The family is as common to any horror film that you may have seen before.  Ron and Lili play their couple role as ‘down to earth’ as possible, bringing forth an aspect worth following and caring for.  This also trickles down to the children actors, as you feel their innocence and teenage antics in the film.  Once the horror elements began to come into play for the family, their reactions are bordering on predictable, but are expected.  The rawness in their emotional draw as they react to the ‘noises’ and ‘images’ is what makes you feel the film, as you would probably react the same way.  When the film get’s intense, their acting are on display, as they bring out the ‘terror’ that anyone would experience in their dire situation.  You feel the force of the demonic elements, even if it’s been overplayed many times before.  With the agents we have the following:

Husband Ed Warren (Patrick Wilson)

Wife Lorraine Warren (Vera Farmiga)

Equipment Specialist Drew (Shannon Kook)

Officer Brad (John Brotherton)

The second plot line follows the husband/wife duo as paranormal investigator.  From their exposition of their job and journey used by most ‘ghost hunters’, it is brought across familiar, but in a good way.  The way they build their relationship on the screen helps bring you into being a part of their job, as it helps you become palpable of their techniques they use to execute their job.  Their interaction with the family is splendid, and when the ‘dire’ moments happen, their acting come full force, providing elements of emotional value as well as drama to the intensity they bring with their job.  The other two are more of a secondary crew, and only become plot devices more than characters.

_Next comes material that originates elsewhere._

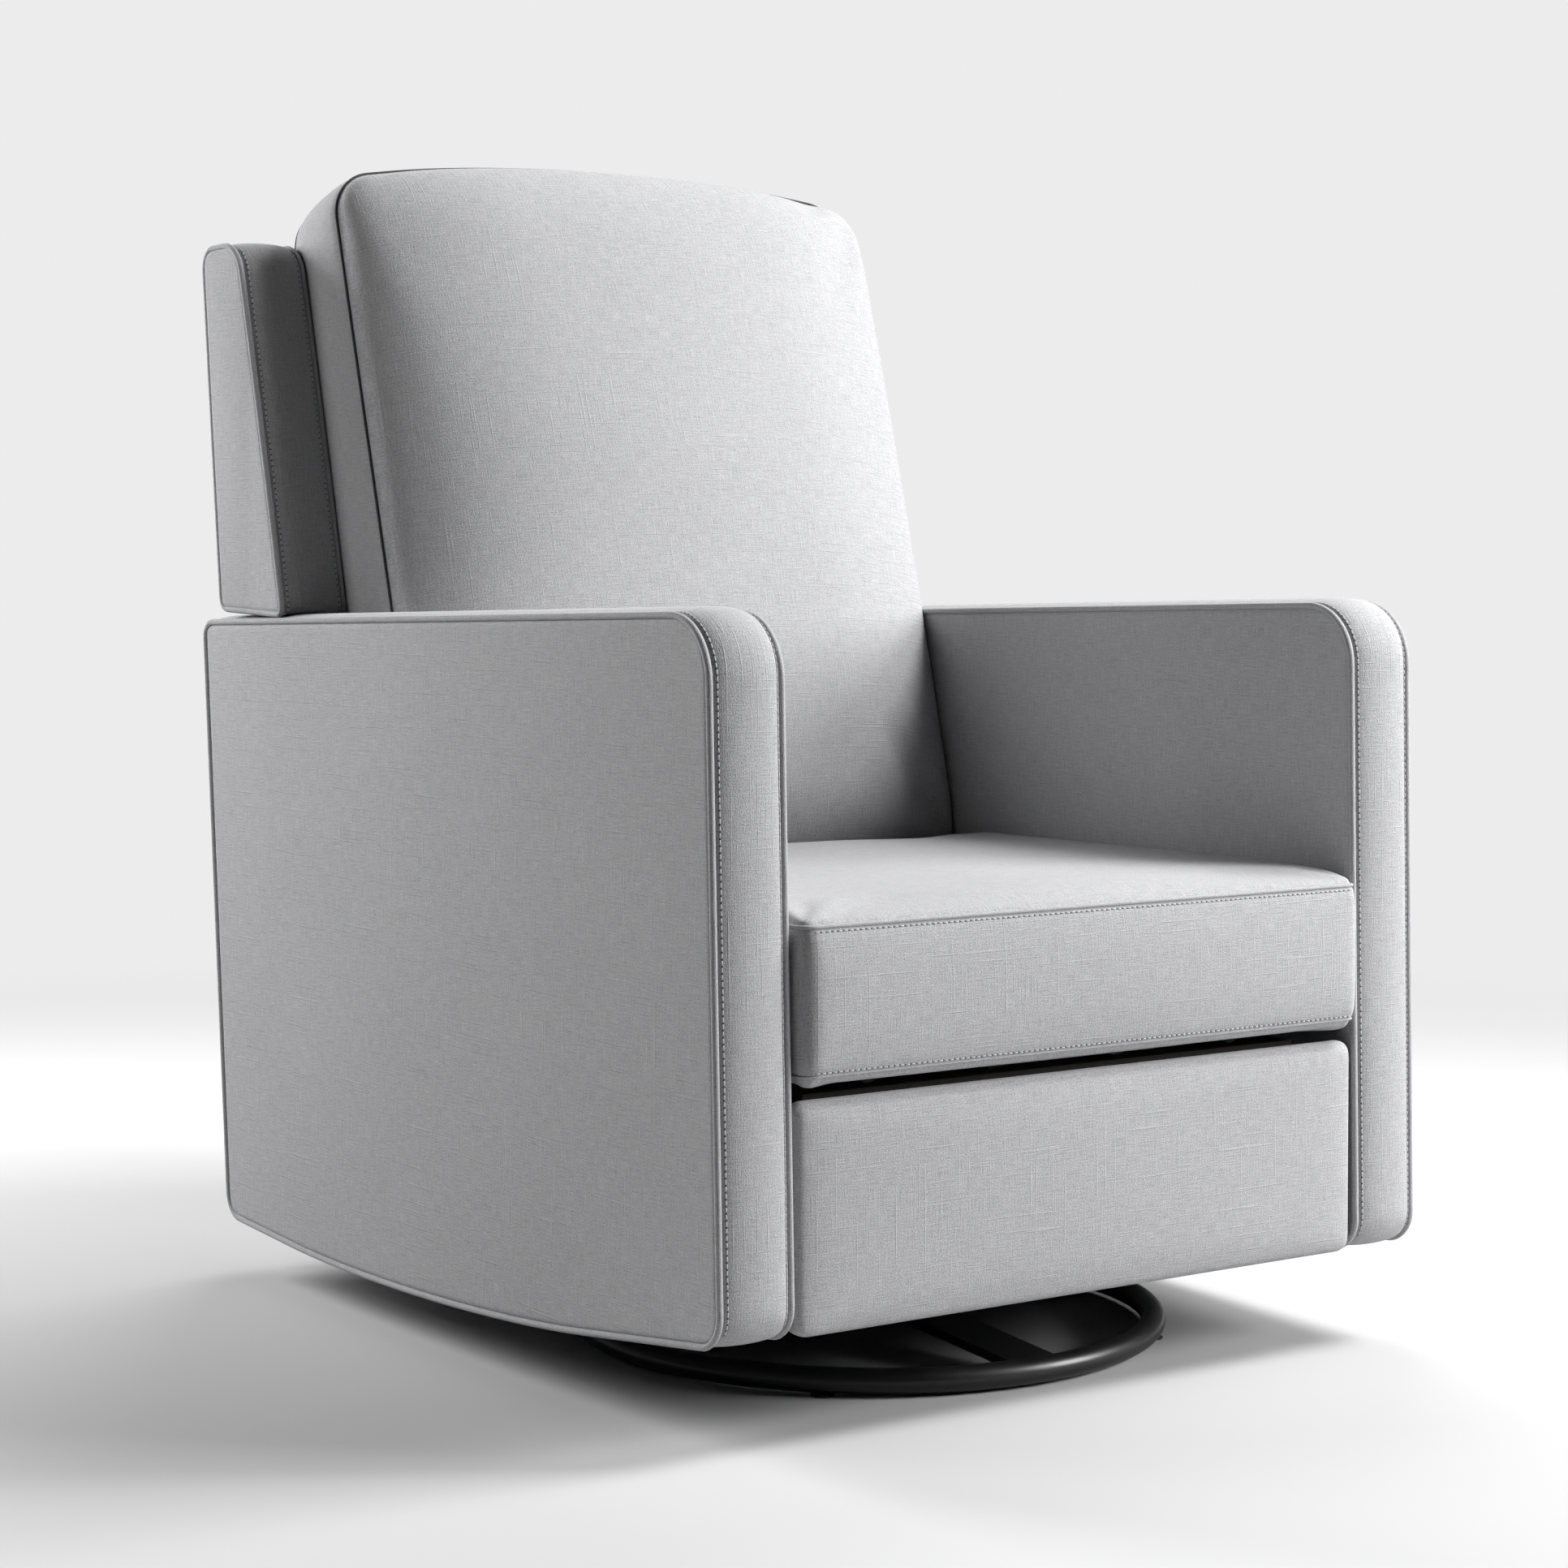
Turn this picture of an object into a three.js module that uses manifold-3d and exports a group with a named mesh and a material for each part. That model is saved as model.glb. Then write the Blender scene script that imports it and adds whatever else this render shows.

The direction of the film follows in the steps of most traditional horror films, then the current ‘gore fest’ that is the new age.  Through this direction, we go along the path of

Prologue of the situation

Introduction to family/person and/or paranormal type elements

Slow buildup

Cross path with (element to fight paranormal element)

Third act

In the beginning, we are introduced to the focus of the film; on the Warren’s case that was never made public, till now.  We are introduced to the family of this particular case, as well as the Warren’s and their job.  We watch as these groups of character are paralleled in the first act.  In this part of the film, we follow the two as followed; exposition of the demonic encounters (narration), the demonic encounter happening with the Perron family (story).  As the movie progresses through the first act, it is done very slowly and methodically.  As strange things begin to happen in the house the Perron’s moved into, we have the ‘ghost hunters’ doing their tour of how situations of these encounters can be true and falsified.  As the film slowly builds, the threads of what is happening at the house begin to connect for the audience, even thought you can predict what happens in the first place.  The tension built through each scene grows a little bit each time, as you become more aware, drawing you in and gripping you intently.  The tension is developed well by the direction.  The director focuses on moments and scenarios, while surrounding it with the emotional crawl of through the music and the actors/actress.   About midway, the film hits a point where the family crosses paths with the paranormal investigators, and they are brought in to end the terror.  From here, I will not explain any further because it would spoil the film.  What I will say is that the buildup, tension, and reasons behind everything culminate very well.  The execution in the climax is precise because of the atmosphere created from the camera angle, music and emotional distraught from everything surrounding these real life elements.

The film’s visuals are both of the norm and outstanding.  The film focuses mostly on the house the Perron’s live in, but the creation is both old and eerie.  When things begin the happen, the visuals are daunting, because of the overcast of ‘darkness’ over the scene.  With the use of singular focus on the house, characters, it creates a homely aura, which makes you cringe, weep and become tense when things begin to happen on screen.  The score is marvelous in this film.  The sounds of the ‘creaking’ and ‘monstrous’ surrounds help bring an eerie dwelling feel.  The music helps make you grasp the fear of the situation.

Overall, The Conjuring is a well executed horror flick.  Building on the traditional elements of slow buildup that focuses on tension and atmosphere, the film will have you creeping out at the right times.  The drawback to this great filming is that cropped in with it is common characters and many predictable elements.  Even if this brings an average kind of experience, it never deters the audience from the general entertaining value of the film.  If you’re a fan of great horror or tense films, and something of a traditional horror flick, this is one for you.